I would add another category for conservative whites and the occasional liberal. Let's call it the 'You think what I want you to think or else' position. I most often run into it with conservatives, but liberals sometimes pull the same rabbit out of their hats. The argument is basically that to be acceptable in respectable (i.e., white company) a person of color must be counseled by a Great White Father or mother who helps her keep her unacceptable colored ways in check.

Got a mind of your own, CP? Then expect to be dismissed as either irrelevant or as a radical who wants to (gasp!) destroy America and therefore should be destroyed herself. The Great White Father also assures you he is trying to run your life for your own good and he is not a racist.

•Abortion and fetal homicide

Plucky Punk, who I will be adding to the blogroll right after I finish this entry, dares probe the messy business of why murdering a viable fetus by killing its mother is not equivalent to abortion. I know most of us prefer not to think about something as ugly as the Scott Peterson case, but we're going to anyway.

Is abortion morally wrong? What makes the choice of, say, a teenage girl with her life ahead of her, to have an abortion any different from the the "choice" Scott Peterson made when he killed his wife and unborn child? To me the answer is obvious. To compare the free choice of one person with the robbing of one expectant mother of the choice to have a child is disgusting to me. I'm going to attempt to spell out why to those who find the answer a little less clear.

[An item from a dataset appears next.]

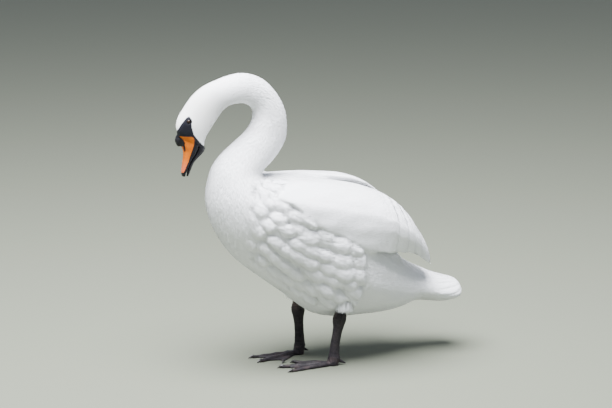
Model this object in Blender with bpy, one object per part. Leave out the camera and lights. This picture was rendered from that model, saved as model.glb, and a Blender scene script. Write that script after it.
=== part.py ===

She then goes on to explain her reason for saying two homicide charges are justified.

So why did Scott Peterson kill two people and not just one? Because Laci Peterson made a choice. She chose to give birth, and that's as sacred as the choice not to give birth. And both choices should be equally as respected. The fact that there are men out there who want to force either choice on any woman is sickening to me.

In legal terms, Plucky is saying Ms. Peterson had an expectation interest in having a child. It would be a reasonable expectation interest once the fetus became viable.

You may have noticed I am focusing mainly on the viability issue. That is because I believe the U.S. Supreme Court was right to grant the state a limited interest in the birth of a fetus once it becomes viable. Arguing for murder charges in regard to non-viable fetuses is more difficult because the younger the fetus the less likely it would ever become a person.

•Who you gon' call?

We like to believe that if or when we call the police, they will at least give us an honest listen. After all, one would not be hitting those three numbers unless the distress was real and serious, right? Think again. Too often, policemen have problems with violence, especially the domestic kind, themselves.

•Moonie man 'solves' gaiety

Sen. Rick Santorum's debacle has conservatives thinking about what to do about homosexuals. Their usual dodge "We hate homosexual acts, not homosexual people" isn't holding up to scrutiny. Seems it is difficult to separate the two. Atrios' informants tell us the Rev. Sun Myung Moon has already come up with a solution to the problem of the homosexual penis.

Tell them that if it really becomes a problem to cut it off, barbecue it, put it in a shoe box and send it to me.

Well, I said these topics were taboo.